>> Begin Supplied data

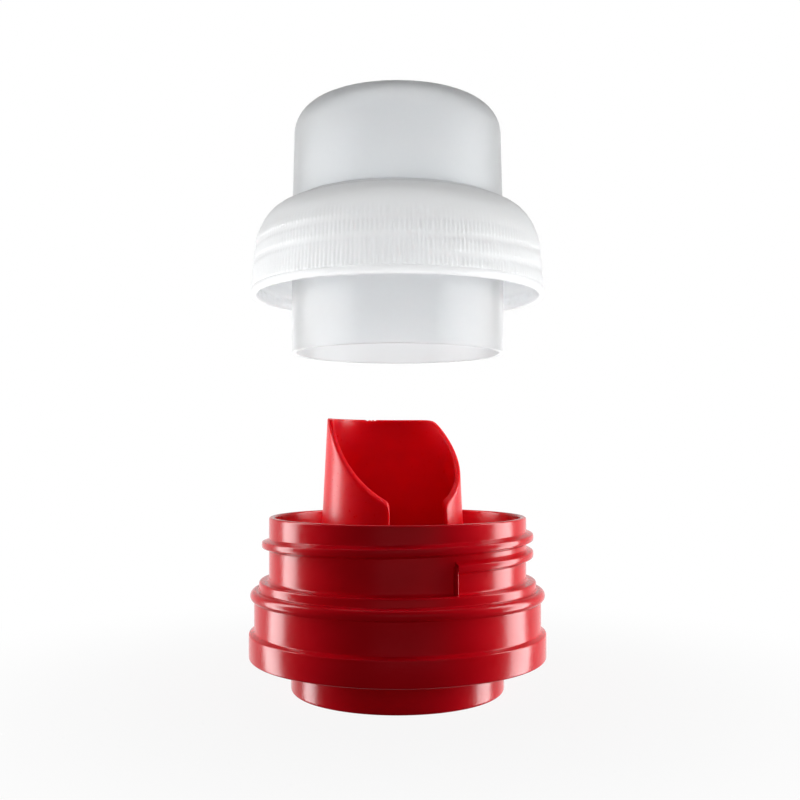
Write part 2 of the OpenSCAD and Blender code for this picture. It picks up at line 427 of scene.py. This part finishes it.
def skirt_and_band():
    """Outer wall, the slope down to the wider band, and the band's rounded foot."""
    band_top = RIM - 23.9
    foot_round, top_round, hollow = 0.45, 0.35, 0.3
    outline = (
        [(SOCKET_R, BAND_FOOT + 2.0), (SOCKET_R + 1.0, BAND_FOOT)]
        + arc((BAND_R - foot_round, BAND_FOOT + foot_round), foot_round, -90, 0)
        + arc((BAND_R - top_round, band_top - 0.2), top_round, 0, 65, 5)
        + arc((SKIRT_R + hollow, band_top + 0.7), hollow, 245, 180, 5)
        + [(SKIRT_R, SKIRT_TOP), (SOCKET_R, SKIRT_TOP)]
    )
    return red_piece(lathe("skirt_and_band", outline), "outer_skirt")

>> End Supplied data

Your goal: Take the material above and return all of it exactly.

Final answer:
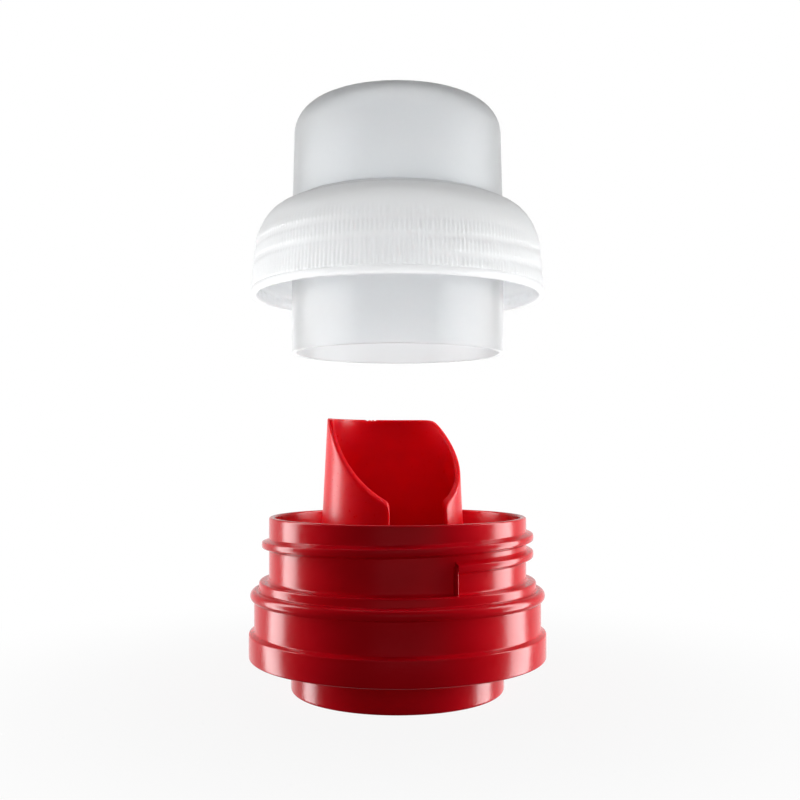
Write part 2 of the OpenSCAD and Blender code for this picture. It picks up at line 427 of scene.py. This part finishes it.
def skirt_and_band():
    """Outer wall, the slope down to the wider band, and the band's rounded foot."""
    band_top = RIM - 23.9
    foot_round, top_round, hollow = 0.45, 0.35, 0.3
    outline = (
        [(SOCKET_R, BAND_FOOT + 2.0), (SOCKET_R + 1.0, BAND_FOOT)]
        + arc((BAND_R - foot_round, BAND_FOOT + foot_round), foot_round, -90, 0)
        + arc((BAND_R - top_round, band_top - 0.2), top_round, 0, 65, 5)
        + arc((SKIRT_R + hollow, band_top + 0.7), hollow, 245, 180, 5)
        + [(SKIRT_R, SKIRT_TOP), (SOCKET_R, SKIRT_TOP)]
    )
    return red_piece(lathe("skirt_and_band", outline), "outer_skirt")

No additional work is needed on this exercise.